记一次集群修复问题:
有天上班突然发现ambari提示hiveserver2拒绝连接,按照习惯,先重启hiveserver2的服务。
结果发现重启后还是报错,遂进入服务器直接敲“hive”命令,得到下面输出:
The number of live datanodes 3 has reached the minimum number 0.
Safe mode will be turned off automatically once the thresholds have been reached.
Caused by: org.apache.hadoop.hdfs.server.namenode.SafeModeException: Log not rolled.
Name node is in safe mode.
The reported blocks 632758 needs additional 5114 blocks to reach the threshold 0.9990
of total blocks 638510.
The number of live datanodes 3 has reached the minimum number 0.

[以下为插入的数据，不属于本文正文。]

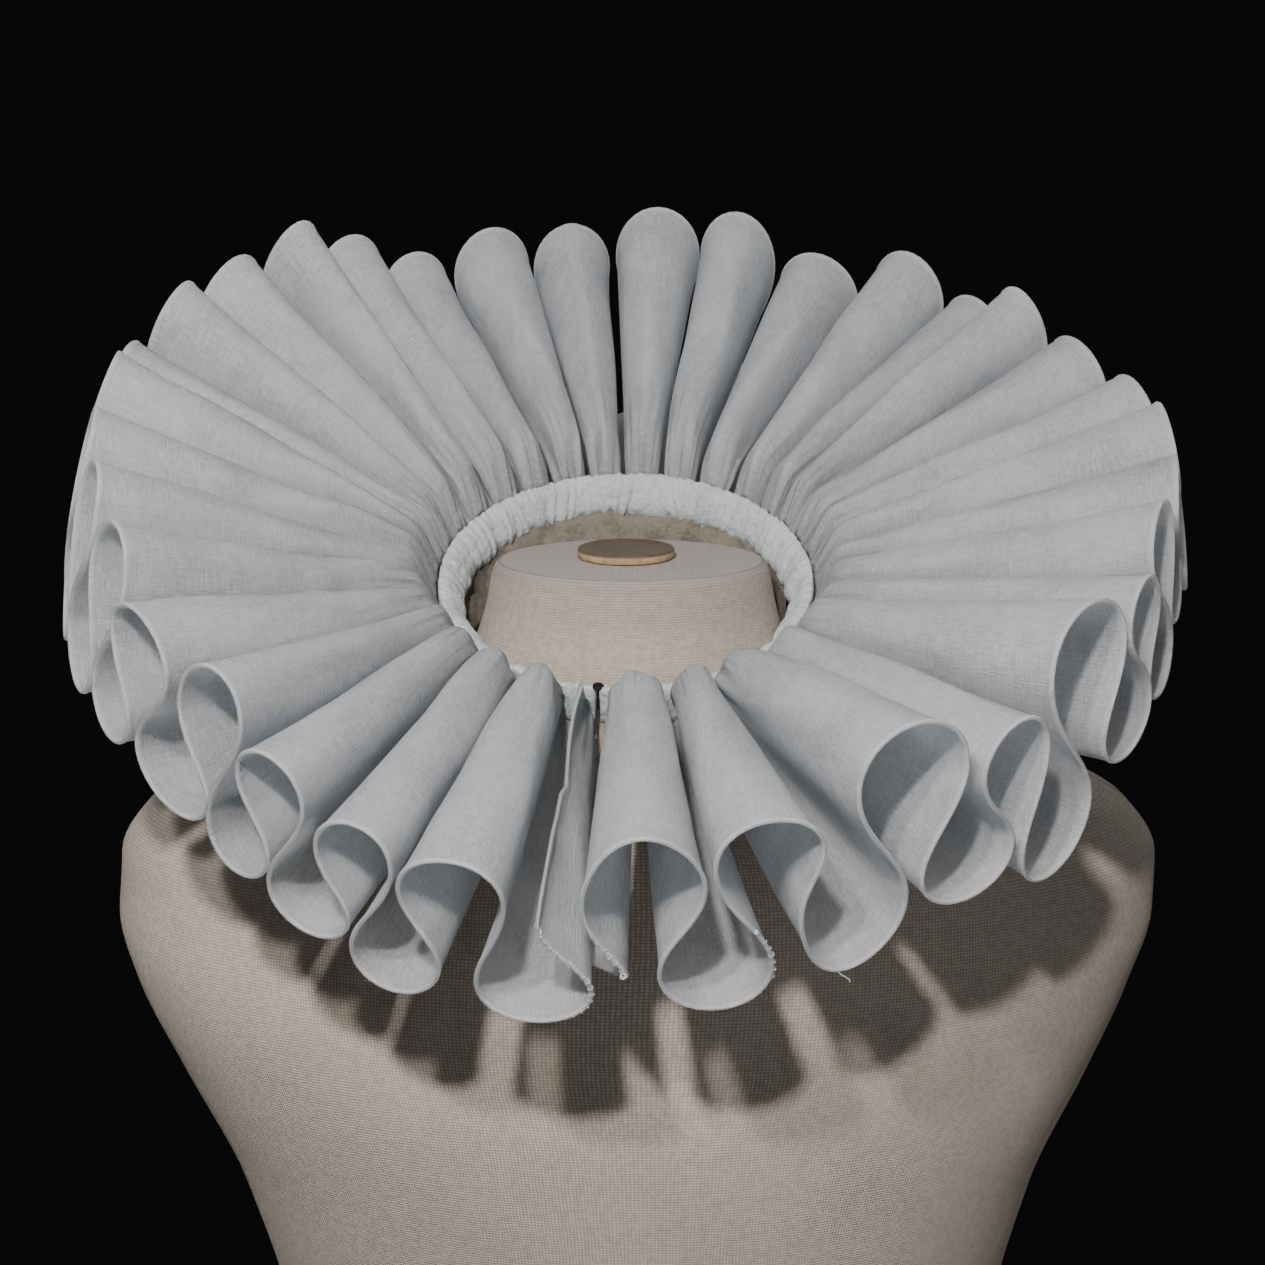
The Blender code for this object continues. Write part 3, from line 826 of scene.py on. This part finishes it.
def build_band(material):
    profile = np.array(BAND_PROFILE + BAND_PROFILE[:1])
    side = np.linspace(0, 1, BAND_SIDES_FINE + 1)[:-1]
    knots = np.linspace(0, 1, len(profile))
    radius = np.interp(side, knots, profile[:, 0])
    height = np.interp(side, knots, profile[:, 1])
    for _ in range(2):  # rounds the profile's corners
        radius = (np.roll(radius, 1) + 2 * radius + np.roll(radius, -1)) / 4
        height = (np.roll(height, 1) + 2 * height + np.roll(height, -1)) / 4
    start = azimuth(FIRST_FLUTE_START, 0.0) - BAND_END_REACH
    end = azimuth(STRIP_END, 0.0) + BAND_END_REACH
    angles = np.linspace(start, end, BAND_STEPS_FINE + 1)
    middle = np.array([radius.mean(), height.mean()])
    inner = smooth(0.0745, 0.0690, radius)  # 1 on the side towards the neck
    points = []
    for angle in angles:
        turn = math.degrees(angle)
        lengthwise = turn + 2.5 * (height / 0.008) * wander(turn / 9, 17)
        pucker = 0.55 * wander(lengthwise / 2.3, 11) + 0.45 * wander(lengthwise / 5.1, 12)
        pucker = (pucker + 0.55 * wander(lengthwise / 1.25, 13)) * PUCKER_DEPTH * (0.2 + inner)
        sag = wander(turn / 5.3, 14) + 0.6 * wander(turn / 2.0, 15)
        low = smooth(0.001, -0.007, height) * MM * sag
        low = low + smooth(0.004, 0.009, height) * MM * 0.7 * wander(turn / 0.8, 16)
        away = np.stack([radius, height], axis=-1) - middle
        away /= np.linalg.norm(away, axis=-1, keepdims=True)
        ring = np.stack([radius, height], axis=-1) + away * pucker[:, None]
        ring[:, 0] = np.minimum(ring[:, 0], BAND_RADIUS)
        ring[:, 1] += low
        out, up = ring.T
        points.append(np.stack([out * math.cos(angle), out * math.sin(angle), up], axis=-1))
    points = np.array(points)
    rows, sides = points.shape[:2]
    faces = grid_faces(rows, sides, closed=True)
    faces.append(tuple(range(sides - 1, -1, -1)))
    faces.append(tuple(range((rows - 1) * sides, rows * sides)))
    faces = [tuple(reversed(face)) for face in faces]
    return add_mesh("band", to_world(points.reshape(-1, 3)), faces, material)


# The band's facing hangs from its inner edge and lies in soft wrinkles round the back of the neck.
FACING_START_DEG, FACING_END_DEG = 18, 200
FACING_STEPS = 260
FACING_ROWS = 14
FACING_RADIUS, FACING_TOP = 0.0668, -0.0050  # its upper edge in the ring's frame
FACING_DROP = 0.024
FACING_CLEAR = 0.0030  # of the form's cover
FACING_THICKNESS = 0.0006


def build_facing(material):
    turns = np.linspace(FACING_START_DEG, FACING_END_DEG, FACING_STEPS + 1)
    rows = []
    for t in np.linspace(0, 1, FACING_ROWS):
        row = []
        for turn in turns:
            a = math.radians(turn)
            edge = (FACING_RADIUS * math.cos(a), FACING_RADIUS * math.sin(a), FACING_TOP)
            hung = to_world(np.array([edge]))[0]
            foot = hung[2] - FACING_DROP
            width, depth, aside, back, _ = (float(size[0]) for size in form_sizes(np.array([foot])))
            x = (width + FACING_CLEAR) * math.cos(a) + aside
            y = (depth + FACING_CLEAR) * math.sin(a) + back
            low = np.array([x, y, foot])
            p = hung + (low - hung) * t
            away = np.array([math.cos(a), math.sin(a), 0.0])
            wrinkle = 1.5 * wander(turn / 7 + 1.3 * t, 50) + 0.8 * wander(turn / 3.1 - 2.0 * t, 51)
            row.append(p + away * (wrinkle * smooth(0.0, 0.35, t) * (1 - 0.5 * t) + 1.0 * t) * MM)
        rows.append(row)
    inner = np.array(rows)
    outer = inner.copy()
    outward = inner[..., :2] / np.linalg.norm(inner[..., :2], axis=-1, keepdims=True)
    outer[..., :2] += outward * FACING_THICKNESS
    points = np.concatenate([inner.reshape(-1, 3), outer.reshape(-1, 3)])
    return add_mesh("facing", points, shell_faces(*inner.shape[:2]), material)


# ================================================================================================
# stitches, knots and a loose thread
# ================================================================================================
THREAD_RADIUS = 0.00014
LOOSE_THREAD_WAVE = 1.98
# Hem stitches that show: from one wave to another along the hem, how many, and their length in mm.
Run = namedtuple("Run", "wave to_wave count length")
RUNS = (
    Run(34.06, 34.34, 15, 1.5),
    Run(0.14, 0.24, 6, 1.3),
    Run(1.10, 1.20, 6, 1.4),
)
# Small knots: wave, place from band to hem, radius in mm.
Knot = namedtuple("Knot", "wave v radius")
KNOTS = (
    Knot(0.155, 1.0, 1.0),
    Knot(29.50, 0.44, 0.8),
    Knot(1.22, 1.0, 0.6),
    Knot(34.34, 0.99, 0.8),
)


def tube(path, radius, sides=6):
    """The points and faces of a closed round thread along a path."""
    path = np.asarray(path)
    ahead = np.gradient(path, axis=0)
    ahead /= np.linalg.norm(ahead, axis=1, keepdims=True)
    aside = np.cross(ahead, np.array([0.31, 0.22, 0.92]))
    aside /= np.linalg.norm(aside, axis=1, keepdims=True)
    over = np.cross(ahead, aside)
    turn = np.linspace(0, 2 * math.pi, sides + 1)[:-1]
    rings = [
        p + radius * (np.cos(turn)[:, None] * a + np.sin(turn)[:, None] * o)
        for p, a, o in zip(path, aside, over)
    ]
    faces = grid_faces(len(path), sides, closed=True)
    faces.append(tuple(range(sides - 1, -1, -1)))
    faces.append(tuple(range((len(path) - 1) * sides, len(path) * sides)))
    return np.concatenate(rings), faces


def cloth_frame(wave, v):
    """A point of the strip with its directions along the strip and out to the hem, and its normal."""
    d = 0.004
    at = strip_point(np.array([wave - d, wave, wave + d]), v)
    inner = strip_point(np.array([wave]), max(0.0, v - 0.01))[0]
    along = (at[2] - at[0]) / np.linalg.norm(at[2] - at[0])
    out = (at[1] - inner) / np.linalg.norm(at[1] - inner)
    normal = np.cross(along, out)
    return at[1], along, out, normal / np.linalg.norm(normal)


def build_stitches(material):
    """All sewing thread that shows, in one mesh."""
    points, faces = [], []

    def take(piece):
        start = sum(len(p) for p in points)
        points.append(piece[0])
        faces.extend(tuple(start + k for k in face) for face in piece[1])

    for r, run in enumerate(RUNS):
        for k in range(run.count):
            wave = run.wave + (run.to_wave - run.wave) * (k + 0.5) / run.count
            base, along, out, normal = cloth_frame(wave, 1.0)
            lean = 0.8 * wander(k * 1.7, 20 + r)
            long = run.length * (1 + 0.3 * wander(k * 2.3, 30 + r)) * MM
            way = out * math.cos(lean) + along * math.sin(lean)
            for side in (-1, 1):
                lift = normal * side * (0.82 + 0.1 * wander(k * 3.1, 40 + r)) * MM
                path = [base + lift * 0.6 - way * long * 0.95, base + lift - way * long * 0.5,
                        base + lift * 0.9 + way * long * 0.05, base + way * long * 0.16]
                take(tube(path, THREAD_RADIUS))
    for k, knot in enumerate(KNOTS):
        base, along, out, normal = cloth_frame(knot.wave, knot.v)
        coil = []
        for t in np.linspace(0, 1, 34):
            a, b = t * 6 * math.pi, t * 2 * math.pi
            size = knot.radius * MM * (0.75 + 0.25 * math.cos(b + k))
            coil.append(base + along * size * math.cos(a) + normal * size * math.sin(a)
                        + out * size * 0.9 * math.sin(b + 0.5 * a))
        take(tube(coil, 0.30 * knot.radius * MM))
    base, along, out, _ = cloth_frame(LOOSE_THREAD_WAVE, 1.0)
    loose = [
        base + out * (0.5 + 6 * t) * MM + along * 3 * math.sin(2.6 * t) * t * MM
        for t in np.linspace(0, 1, 8)
    ]
    take(tube(loose, THREAD_RADIUS))
    return add_mesh("stitches", to_world(np.concatenate(points)), faces, material)


# ================================================================================================
# the form and its disc
# ================================================================================================
FORM_SIDES_FINE = 176


def build_form(material):
    knots = SECTION_TABLE["z"]
    levels = np.concatenate([np.linspace(a, b, 7)[:-1] for a, b in zip(knots[:-1], knots[1:])])
    levels = np.append(levels, FORM_HEIGHT)
    rings, uv = [], []
    angle = np.linspace(0, 2 * math.pi, FORM_SIDES_FINE + 1)[:-1]
    c, s = np.cos(angle), np.sin(angle)
    for z in levels:
        width, depth, aside, back, power = form_sizes(z)
        x = width * np.sign(c) * np.abs(c) ** (2 / power) + aside
        y = depth * np.sign(s) * np.abs(s) ** (2 / power) + back
        rings.append(np.stack([x, y, np.full_like(x, z)], axis=-1))
        uv.append(np.stack([angle * 0.16, np.full_like(x, z)], axis=-1))
    top = rings[-1]
    centre = top.mean(axis=0)
    for share in (0.985, 0.93, 0.8, 0.6, 0.4, 0.2):  # the flat top, in rings towards its centre
        ring = centre + (top - centre) * share
        rings.append(ring)
        uv.append(ring[:, :2] + 0.3)
    points = np.concatenate(rings)
    faces = grid_faces(len(rings), FORM_SIDES_FINE, closed=True)
    last = (len(rings) - 1) * FORM_SIDES_FINE
    faces.append(tuple(range(last, last + FORM_SIDES_FINE)))
    faces.append(tuple(range(FORM_SIDES_FINE - 1, -1, -1)))
    return add_mesh("form_cover", points, faces, material, np.concatenate(uv))


def build_disc(material):
    bottom = FORM_HEIGHT + JOINT_GAP
    profile = (  # radius, height above the bottom
        (0.0189, 0.0),
        (DISC_RADIUS, 0.0006),
        (DISC_RADIUS, 0.0030),
        (0.0192, 0.0037),
        (0.0184, DISC_THICKNESS),
        (0.0172, 0.0038),
        (0.0160, 0.0034),
        (0.0120, 0.0033),
        (0.0060, 0.0033),
    )
    sides = 96
    rings = [
        [
            (
                DISC_CENTRE[0] + r * math.cos(2 * math.pi * k / sides),
                DISC_CENTRE[1] + r * math.sin(2 * math.pi * k / sides),
                bottom + z,
            )
            for k in range(sides)
        ]
        for r, z in profile
    ]
    faces = grid_faces(len(rings), sides, closed=True)
    last = (len(rings) - 1) * sides
    faces.append(tuple(range(last, last + sides)))
    faces.append(tuple(range(sides - 1, -1, -1)))
    return add_mesh("disc", [p for ring in rings for p in ring], faces, material)


# ================================================================================================
# light, floor and camera
# ================================================================================================
NECK, MIDDLE, FRONT_HEM = (0, 0, 0.58), (0, 0, 0.56), (0, -0.2, 0.53)
WARM_WHITE, COOL_WHITE = (1.0, 0.985, 0.965), (0.97, 0.985, 1.0)
# Each lamp is a disc: its direction in degrees and its distance from a point, and the point it faces.
Lamp = namedtuple("Lamp", "name azimuth elevation distance point facing size power colour")
LAMPS = (
    Lamp("key", -9, 42, 1.0, FRONT_HEM, FRONT_HEM, 0.06, 9.4, WARM_WHITE),
    Lamp("second_key", -22, 45, 1.0, FRONT_HEM, FRONT_HEM, 0.06, 5.2, WARM_WHITE),
    Lamp("front", 8, 12, 1.8, NECK, MIDDLE, 1.2, 1.9, (0.93, 0.965, 1.0)),
    Lamp("above", 0, 80, 2.0, NECK, MIDDLE, 1.4, 4.4, (0.96, 0.98, 1.0)),
    Lamp("left", -125, 25, 2.2, NECK, MIDDLE, 1.2, 9.0, (1.0, 1.0, 1.0)),
    Lamp("right", 75, 20, 2.2, NECK, MIDDLE, 1.2, 5.0, COOL_WHITE),
    Lamp("behind", 165, 30, 2.6, NECK, MIDDLE, 1.6, 16.0, COOL_WHITE),
    Lamp("below", 0, -25, 1.8, NECK, MIDDLE, 1.2, 0.15, (1.0, 0.80, 0.62)),
)
FLOOR_RADIUS, FLOOR_LEVEL = 0.42, -0.0005


def area_light(lamp):
    a, e = math.radians(lamp.azimuth), math.radians(lamp.elevation)
    way = Vector((math.sin(a) * math.cos(e), -math.cos(a) * math.cos(e), math.sin(e)))
    place = Vector(lamp.point) + way * lamp.distance
    light = bpy.data.lights.new(lamp.name, "AREA")
    light.shape = "DISK"
    light.size = lamp.size
    light.energy = lamp.power
    light.color = lamp.colour
    thing = bpy.data.objects.new(lamp.name, light)
    thing.location = place
    thing.rotation_euler = (Vector(lamp.facing) - place).to_track_quat("-Z", "Y").to_euler()
    thing.visible_camera = False
    bpy.context.scene.collection.objects.link(thing)


def build_studio():
    world = bpy.data.worlds.new("studio")
    bpy.context.scene.world = world
    world.use_nodes = True
    world.node_tree.nodes["Background"].inputs["Color"].default_value = (0.004, 0.004, 0.0045, 1)
    world.node_tree.nodes["Background"].inputs["Strength"].default_value = 1.0
    for lamp in LAMPS:
        area_light(lamp)
    n = Nodes("floor", 0.9)
    n.shader.inputs["Base Color"].default_value = (0.62, 0.62, 0.61, 1)
    angle = np.linspace(0, 2 * math.pi, 97)[:-1]
    x, y = FLOOR_RADIUS * np.cos(angle), FLOOR_RADIUS * np.sin(angle)
    ring = np.stack([x, y, np.full_like(angle, FLOOR_LEVEL)], axis=-1)
    floor = add_mesh("floor", ring, [tuple(range(96))], n.material)


def build_camera():
    data = bpy.data.cameras.new("camera")
    data.lens = CAMERA_LENS
    data.sensor_width = SENSOR
    camera = bpy.data.objects.new("camera", data)
    camera.location = CAMERA_PLACE
    camera.rotation_euler = (math.radians(90 - CAMERA_ELEVATION_DEG), 0, 0)
    bpy.context.scene.collection.objects.link(camera)
    bpy.context.scene.camera = camera


# ================================================================================================
# the whole scene
# ================================================================================================
build_camera()
build_studio()
linen = linen_material("linen")
right = build_cloth("cloth_right", FIRST_FLUTE_START, SEAM_FLUTE, True, False, linen)
left = build_cloth("cloth_left", SEAM_FLUTE, STRIP_END, False, True, linen)
seam_reach = SEAM_ALLOWANCE / WAVE_CUT
seam = build_cloth(
    "seam", SEAM_FLUTE - seam_reach, SEAM_FLUTE + seam_reach, False, False, linen, SEAM_THICKNESS
)
band = build_band(band_material())
facing = build_facing(facing_painted_shade_material())
form = build_form(cover_material())
disc = build_disc(wood_material())
stitches = build_stitches(plain_material("thread", (0.70, 0.72, 0.70), 0.8))
for piece in (stitches, seam):
    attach(piece, "root")
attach(facing, "root")
for piece, node in ((right, "ruff_right"), (left, "ruff_left"), (band, "neckband"),
                    (form, "dress_form"), (disc, "neck_disc")):
    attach(piece, "root")
    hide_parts(node)
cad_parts["pin"].data.materials.clear()
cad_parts["pin"].data.materials.append(plain_material("black_pin", (0.012, 0.012, 0.012), 0.35))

Safe mode will be turned off automatically once the thresholds have been reached.
at org.apache.hadoop.hdfs.server.namenode.FSNamesystem.checkNameNodeSafeMode
(FSNamesystem.java:1209)
... 12 more
留意到关键词“safe mode”,突然想起昨天公司园区停电了一个小时,于是综合思虑,找出了原因:
由于断电,导致集群发生了dataNode datablock丢失,丢失的数量超过了阈值,于是系统自动进入安全模式,hiveserver2也就拒绝外部连接。
解决办法:
运行命令hadoop dfsadmin -safemode leave
来退出安全模式
重启hdfs以自动修复因断电而丢失的block
按上面处理之后,ambari就没有报错了。